● Short exercise:
Write out the complete material exactly as it stands.

● Recorded information:
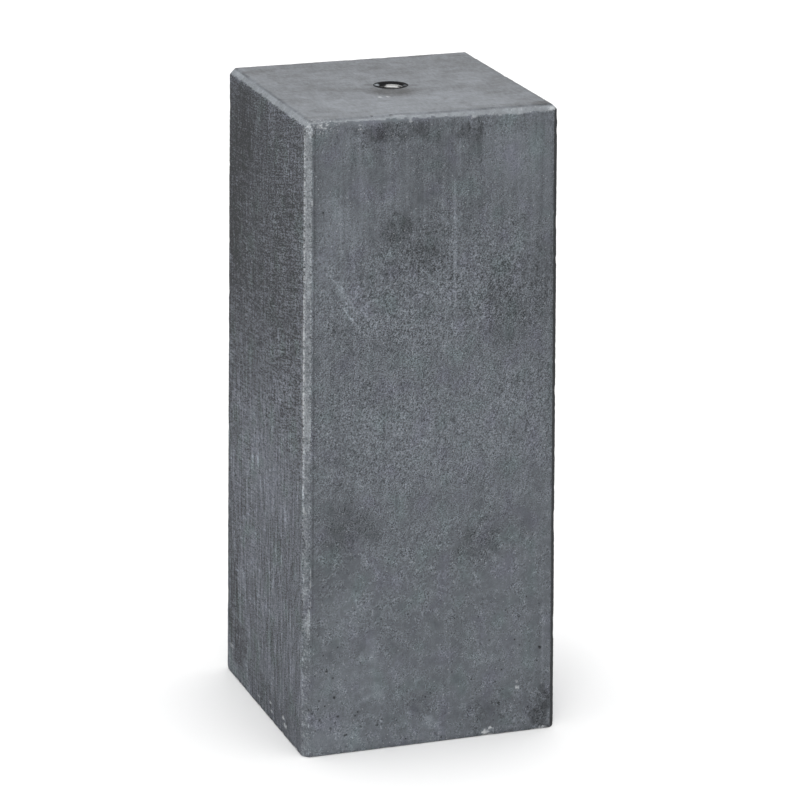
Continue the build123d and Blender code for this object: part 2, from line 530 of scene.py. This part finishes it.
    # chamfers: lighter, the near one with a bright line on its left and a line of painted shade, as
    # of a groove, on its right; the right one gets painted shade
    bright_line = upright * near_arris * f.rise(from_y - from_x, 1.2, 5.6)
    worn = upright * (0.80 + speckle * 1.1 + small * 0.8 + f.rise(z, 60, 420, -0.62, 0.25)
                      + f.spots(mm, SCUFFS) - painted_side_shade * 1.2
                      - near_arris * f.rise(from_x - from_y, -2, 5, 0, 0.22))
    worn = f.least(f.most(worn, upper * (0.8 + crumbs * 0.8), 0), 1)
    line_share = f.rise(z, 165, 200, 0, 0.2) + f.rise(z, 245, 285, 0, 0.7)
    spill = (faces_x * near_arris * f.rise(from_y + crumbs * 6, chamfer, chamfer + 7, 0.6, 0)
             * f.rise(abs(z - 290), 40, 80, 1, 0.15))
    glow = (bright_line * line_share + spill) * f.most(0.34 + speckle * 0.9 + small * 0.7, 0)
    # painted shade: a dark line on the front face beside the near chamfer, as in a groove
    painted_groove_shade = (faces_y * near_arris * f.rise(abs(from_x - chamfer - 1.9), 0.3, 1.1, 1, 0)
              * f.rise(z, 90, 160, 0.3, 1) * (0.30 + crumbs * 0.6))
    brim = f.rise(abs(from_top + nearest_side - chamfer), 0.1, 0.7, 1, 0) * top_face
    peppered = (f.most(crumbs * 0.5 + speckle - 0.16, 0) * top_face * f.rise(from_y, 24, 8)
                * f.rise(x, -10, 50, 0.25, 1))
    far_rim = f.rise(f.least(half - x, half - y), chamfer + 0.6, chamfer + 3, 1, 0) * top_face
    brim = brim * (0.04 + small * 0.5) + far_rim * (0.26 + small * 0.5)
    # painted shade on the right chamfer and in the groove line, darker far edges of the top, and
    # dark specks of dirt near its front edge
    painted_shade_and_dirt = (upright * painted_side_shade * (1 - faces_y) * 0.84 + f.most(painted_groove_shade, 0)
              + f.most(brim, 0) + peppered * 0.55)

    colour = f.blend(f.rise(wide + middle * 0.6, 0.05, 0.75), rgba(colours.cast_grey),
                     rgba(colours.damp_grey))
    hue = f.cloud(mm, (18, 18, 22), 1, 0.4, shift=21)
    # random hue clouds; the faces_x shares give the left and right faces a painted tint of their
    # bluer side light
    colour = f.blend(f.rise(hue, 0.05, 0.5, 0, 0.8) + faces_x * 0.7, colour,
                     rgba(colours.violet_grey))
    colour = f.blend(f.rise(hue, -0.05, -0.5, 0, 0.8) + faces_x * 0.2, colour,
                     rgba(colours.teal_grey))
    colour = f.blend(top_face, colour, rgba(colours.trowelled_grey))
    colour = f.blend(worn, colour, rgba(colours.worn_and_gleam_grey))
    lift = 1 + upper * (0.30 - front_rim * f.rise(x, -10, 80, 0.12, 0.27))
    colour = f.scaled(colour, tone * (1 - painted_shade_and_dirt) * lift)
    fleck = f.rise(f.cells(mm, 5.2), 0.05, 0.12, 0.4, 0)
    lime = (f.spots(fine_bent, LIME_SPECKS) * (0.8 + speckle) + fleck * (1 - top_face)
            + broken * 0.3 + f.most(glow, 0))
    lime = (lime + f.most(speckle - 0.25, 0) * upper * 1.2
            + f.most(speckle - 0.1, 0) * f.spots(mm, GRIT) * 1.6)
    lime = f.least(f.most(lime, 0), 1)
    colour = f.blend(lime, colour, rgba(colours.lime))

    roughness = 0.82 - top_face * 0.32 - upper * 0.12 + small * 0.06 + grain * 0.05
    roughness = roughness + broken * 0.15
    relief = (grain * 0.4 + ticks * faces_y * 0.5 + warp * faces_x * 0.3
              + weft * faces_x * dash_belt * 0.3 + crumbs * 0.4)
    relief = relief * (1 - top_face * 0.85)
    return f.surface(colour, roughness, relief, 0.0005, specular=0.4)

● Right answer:
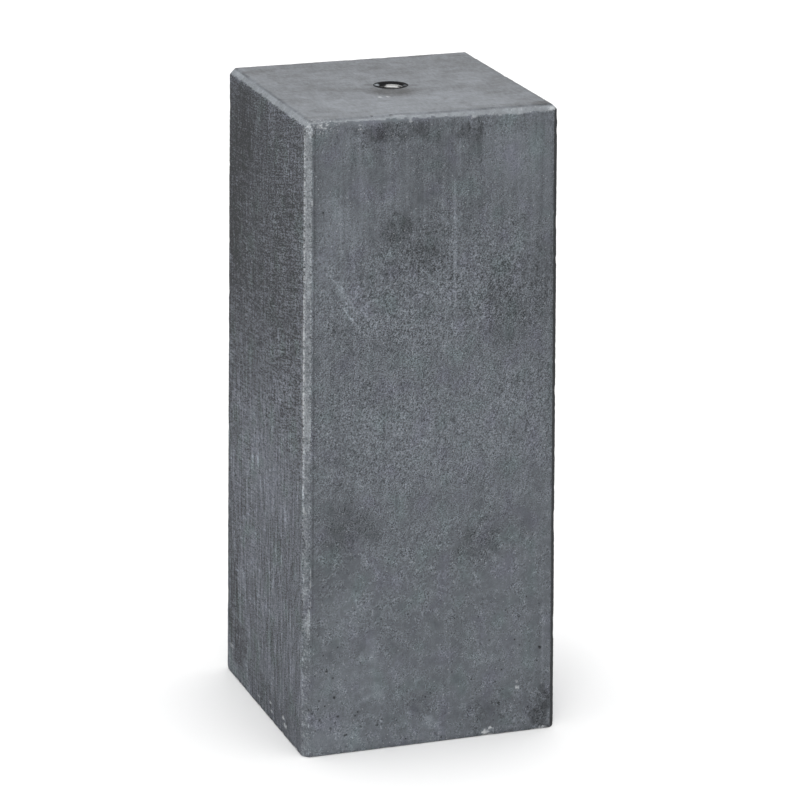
Continue the build123d and Blender code for this object: part 2, from line 530 of scene.py. This part finishes it.
    # chamfers: lighter, the near one with a bright line on its left and a line of painted shade, as
    # of a groove, on its right; the right one gets painted shade
    bright_line = upright * near_arris * f.rise(from_y - from_x, 1.2, 5.6)
    worn = upright * (0.80 + speckle * 1.1 + small * 0.8 + f.rise(z, 60, 420, -0.62, 0.25)
                      + f.spots(mm, SCUFFS) - painted_side_shade * 1.2
                      - near_arris * f.rise(from_x - from_y, -2, 5, 0, 0.22))
    worn = f.least(f.most(worn, upper * (0.8 + crumbs * 0.8), 0), 1)
    line_share = f.rise(z, 165, 200, 0, 0.2) + f.rise(z, 245, 285, 0, 0.7)
    spill = (faces_x * near_arris * f.rise(from_y + crumbs * 6, chamfer, chamfer + 7, 0.6, 0)
             * f.rise(abs(z - 290), 40, 80, 1, 0.15))
    glow = (bright_line * line_share + spill) * f.most(0.34 + speckle * 0.9 + small * 0.7, 0)
    # painted shade: a dark line on the front face beside the near chamfer, as in a groove
    painted_groove_shade = (faces_y * near_arris * f.rise(abs(from_x - chamfer - 1.9), 0.3, 1.1, 1, 0)
              * f.rise(z, 90, 160, 0.3, 1) * (0.30 + crumbs * 0.6))
    brim = f.rise(abs(from_top + nearest_side - chamfer), 0.1, 0.7, 1, 0) * top_face
    peppered = (f.most(crumbs * 0.5 + speckle - 0.16, 0) * top_face * f.rise(from_y, 24, 8)
                * f.rise(x, -10, 50, 0.25, 1))
    far_rim = f.rise(f.least(half - x, half - y), chamfer + 0.6, chamfer + 3, 1, 0) * top_face
    brim = brim * (0.04 + small * 0.5) + far_rim * (0.26 + small * 0.5)
    # painted shade on the right chamfer and in the groove line, darker far edges of the top, and
    # dark specks of dirt near its front edge
    painted_shade_and_dirt = (upright * painted_side_shade * (1 - faces_y) * 0.84 + f.most(painted_groove_shade, 0)
              + f.most(brim, 0) + peppered * 0.55)

    colour = f.blend(f.rise(wide + middle * 0.6, 0.05, 0.75), rgba(colours.cast_grey),
                     rgba(colours.damp_grey))
    hue = f.cloud(mm, (18, 18, 22), 1, 0.4, shift=21)
    # random hue clouds; the faces_x shares give the left and right faces a painted tint of their
    # bluer side light
    colour = f.blend(f.rise(hue, 0.05, 0.5, 0, 0.8) + faces_x * 0.7, colour,
                     rgba(colours.violet_grey))
    colour = f.blend(f.rise(hue, -0.05, -0.5, 0, 0.8) + faces_x * 0.2, colour,
                     rgba(colours.teal_grey))
    colour = f.blend(top_face, colour, rgba(colours.trowelled_grey))
    colour = f.blend(worn, colour, rgba(colours.worn_and_gleam_grey))
    lift = 1 + upper * (0.30 - front_rim * f.rise(x, -10, 80, 0.12, 0.27))
    colour = f.scaled(colour, tone * (1 - painted_shade_and_dirt) * lift)
    fleck = f.rise(f.cells(mm, 5.2), 0.05, 0.12, 0.4, 0)
    lime = (f.spots(fine_bent, LIME_SPECKS) * (0.8 + speckle) + fleck * (1 - top_face)
            + broken * 0.3 + f.most(glow, 0))
    lime = (lime + f.most(speckle - 0.25, 0) * upper * 1.2
            + f.most(speckle - 0.1, 0) * f.spots(mm, GRIT) * 1.6)
    lime = f.least(f.most(lime, 0), 1)
    colour = f.blend(lime, colour, rgba(colours.lime))

    roughness = 0.82 - top_face * 0.32 - upper * 0.12 + small * 0.06 + grain * 0.05
    roughness = roughness + broken * 0.15
    relief = (grain * 0.4 + ticks * faces_y * 0.5 + warp * faces_x * 0.3
              + weft * faces_x * dash_belt * 0.3 + crumbs * 0.4)
    relief = relief * (1 - top_face * 0.85)
    return f.surface(colour, roughness, relief, 0.0005, specular=0.4)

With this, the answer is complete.